Что до меня, то слово «роман» меня бы не коробило, если бы, сохраняя его, помнили, что произведения, к которым оно теперь применяется, совершенно изменились. Можно привести сотни примеров, когда существующие поныне термины в прошлом выражали понятия, диаметрально противоположные тем, какие они выражают сейчас. На смену рыцарскому роману, роману приключений, романтическому и идеалистическому роману у нас пришел совсем новый роман – подлинная критика нравов, страстей, поступков героев, которых выводят на сцену и изучают в неразрывной связи с их истинной сущностью и теми влияниями, какие оказывают на них среда и обстоятельства.
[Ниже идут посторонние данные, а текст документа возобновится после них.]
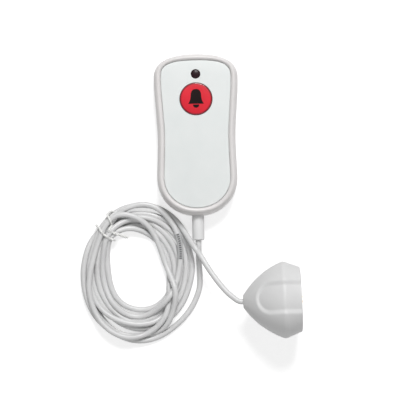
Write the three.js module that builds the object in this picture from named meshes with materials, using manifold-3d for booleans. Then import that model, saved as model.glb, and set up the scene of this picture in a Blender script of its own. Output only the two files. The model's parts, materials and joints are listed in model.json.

Как я уже писал, к великому возмущению моих собратьев, воображение больше не играет в романе определяющей роли; оно уступило теперь место методу дедукции и писательской догадке, ибо автор имеет дело с возможными фактами, которые сам он непосредственно не наблюдал, а также с возможными последствиями этих фактов, – их-то он и стремится логически воссоздать, опираясь на свой метод. Такой роман и есть образец подлинной критики, романист, изучая страсть какого-либо персонажа, действующего в строго определенных обстоятельствах, находится в том же положении, в каком находится критик, исследуя характер творчества писателя.
Надо ли подчеркивать конечный вывод? Родство между критиком и романистом зиждется единственно на том, что оба они, как я уже говорил, применяют натуралистический метод, характерный для нашего века. Если мы обратимся к деятельности историка, то увидим, что и он в своей области делает то же самое и пользуется тем же орудием. Это же справедливо и по отношению к экономисту, и к политическому деятелю. Утверждения мои легко доказать, и они свидетельствуют, что ныне во главе движения, ведущего вперед человеческий разум, стоит ученый. Наши книги представляют большую или меньшую ценность в зависимости от того, насколько глубоко нас коснулась наука. Я оставляю в стороне личность художника, я указываю здесь только на великое течение, овладевшее умами, на могучее веяние, которое уносит нас вперед, к XX веку, невзирая на то, каковы наши индивидуальные творческие особенности.